→ **DATA EXCERPT**:

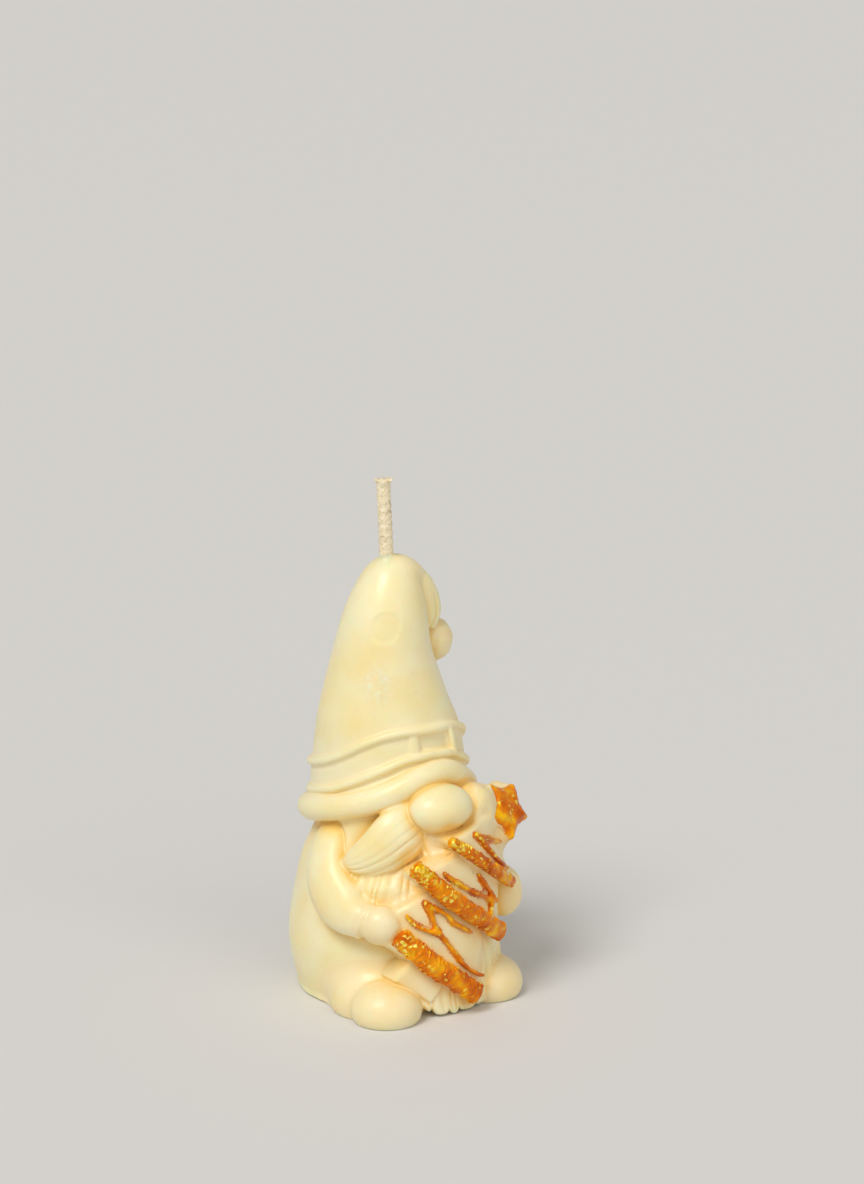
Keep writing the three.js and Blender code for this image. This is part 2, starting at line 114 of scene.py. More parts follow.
def ripple(seed, length, waves=7):
    """A smooth random field, mostly between -1 and 1, whose waves are about this many millimetres long."""
    rng = np.random.default_rng(seed)
    ways = rng.normal(size=(waves, 3))
    ways *= (2 * np.pi / length * rng.uniform(0.6, 1.5, waves) / np.linalg.norm(ways, axis=1))[:, None]
    phases = rng.uniform(0, 2 * np.pi, waves)

    def at(x, y, z):
        total = 0
        for (a, b, c), phase in zip(ways.astype(np.float32), phases.astype(np.float32)):
            total = total + np.sin(a * x + b * y + c * z + phase)
        return total / (waves * 0.55)

    return at


def angle_of(x, y):
    """The angle round the gnome, 0 at the front and positive towards its left hand."""
    return np.arctan2(x, -y)


# ---- kinds of field
def rounded(*axes):
    """About the distance to an ellipsoid, from an offset and a radius along each of its axes."""
    k0 = np.sqrt(sum((offset / radius) ** 2 for offset, radius in axes))
    k1 = np.sqrt(sum((offset / radius**2) ** 2 for offset, radius in axes))
    return k0 * (k0 - 1) / np.maximum(k1, 1e-4)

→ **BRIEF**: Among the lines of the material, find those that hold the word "this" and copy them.

→ **ANSWER BELOW**:
Keep writing the three.js and Blender code for this image. This is part 2, starting at line 114 of scene.py. More parts follow.
    """A smooth random field, mostly between -1 and 1, whose waves are about this many millimetres long."""